Exercise requirements: Copy every record below exactly.

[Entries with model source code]
■ ■ ■ ■ ■
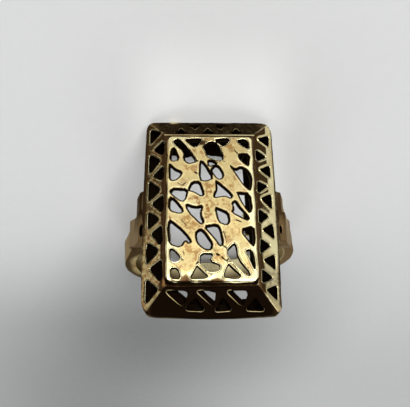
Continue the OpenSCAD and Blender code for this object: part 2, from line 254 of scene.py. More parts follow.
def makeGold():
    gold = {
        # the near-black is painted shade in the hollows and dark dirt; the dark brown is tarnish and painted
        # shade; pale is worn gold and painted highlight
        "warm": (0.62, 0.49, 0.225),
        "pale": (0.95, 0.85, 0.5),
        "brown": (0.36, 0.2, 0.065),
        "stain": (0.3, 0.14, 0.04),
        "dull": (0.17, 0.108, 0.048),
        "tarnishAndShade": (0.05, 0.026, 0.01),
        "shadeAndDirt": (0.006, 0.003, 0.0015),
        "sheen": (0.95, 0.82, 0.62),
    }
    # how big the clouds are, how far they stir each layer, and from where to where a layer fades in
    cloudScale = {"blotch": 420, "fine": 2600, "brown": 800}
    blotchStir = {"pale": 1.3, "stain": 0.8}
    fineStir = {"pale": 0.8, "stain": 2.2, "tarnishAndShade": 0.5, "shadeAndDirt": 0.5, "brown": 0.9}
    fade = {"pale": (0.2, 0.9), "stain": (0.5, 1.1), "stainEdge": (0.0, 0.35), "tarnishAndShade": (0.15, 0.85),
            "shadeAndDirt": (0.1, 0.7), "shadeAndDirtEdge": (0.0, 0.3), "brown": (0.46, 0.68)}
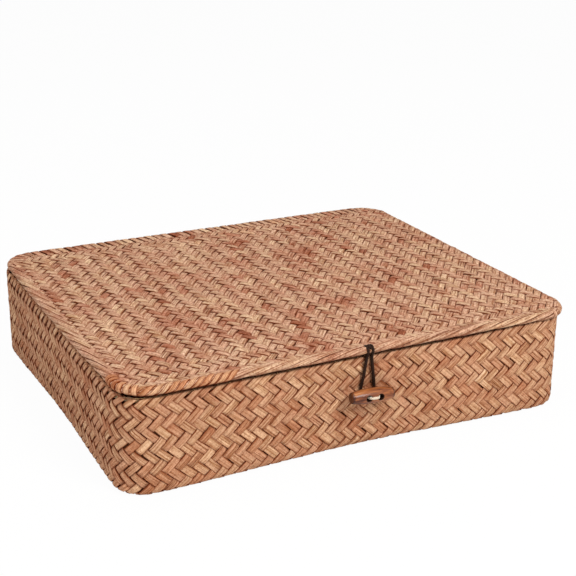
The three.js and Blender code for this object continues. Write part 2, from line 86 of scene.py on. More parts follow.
■ ■ ■ ■ ■
Response to the exercise:
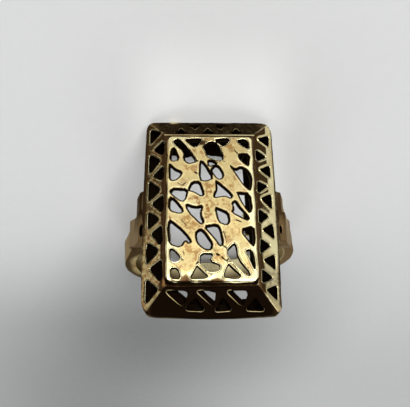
Continue the OpenSCAD and Blender code for this object: part 2, from line 254 of scene.py. More parts follow.
def makeGold():
    gold = {
        # the near-black is painted shade in the hollows and dark dirt; the dark brown is tarnish and painted
        # shade; pale is worn gold and painted highlight
        "warm": (0.62, 0.49, 0.225),
        "pale": (0.95, 0.85, 0.5),
        "brown": (0.36, 0.2, 0.065),
        "stain": (0.3, 0.14, 0.04),
        "dull": (0.17, 0.108, 0.048),
        "tarnishAndShade": (0.05, 0.026, 0.01),
        "shadeAndDirt": (0.006, 0.003, 0.0015),
        "sheen": (0.95, 0.82, 0.62),
    }
    # how big the clouds are, how far they stir each layer, and from where to where a layer fades in
    cloudScale = {"blotch": 420, "fine": 2600, "brown": 800}
    blotchStir = {"pale": 1.3, "stain": 0.8}
    fineStir = {"pale": 0.8, "stain": 2.2, "tarnishAndShade": 0.5, "shadeAndDirt": 0.5, "brown": 0.9}
    fade = {"pale": (0.2, 0.9), "stain": (0.5, 1.1), "stainEdge": (0.0, 0.35), "tarnishAndShade": (0.15, 0.85),
            "shadeAndDirt": (0.1, 0.7), "shadeAndDirtEdge": (0.0, 0.3), "brown": (0.46, 0.68)}
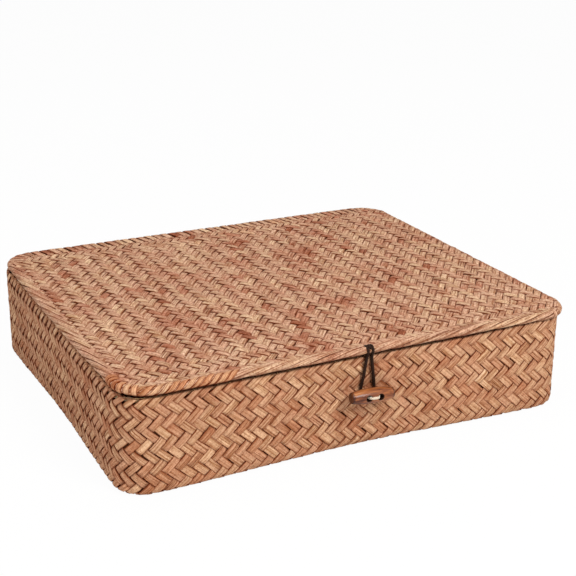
The three.js and Blender code for this object continues. Write part 2, from line 86 of scene.py on. More parts follow.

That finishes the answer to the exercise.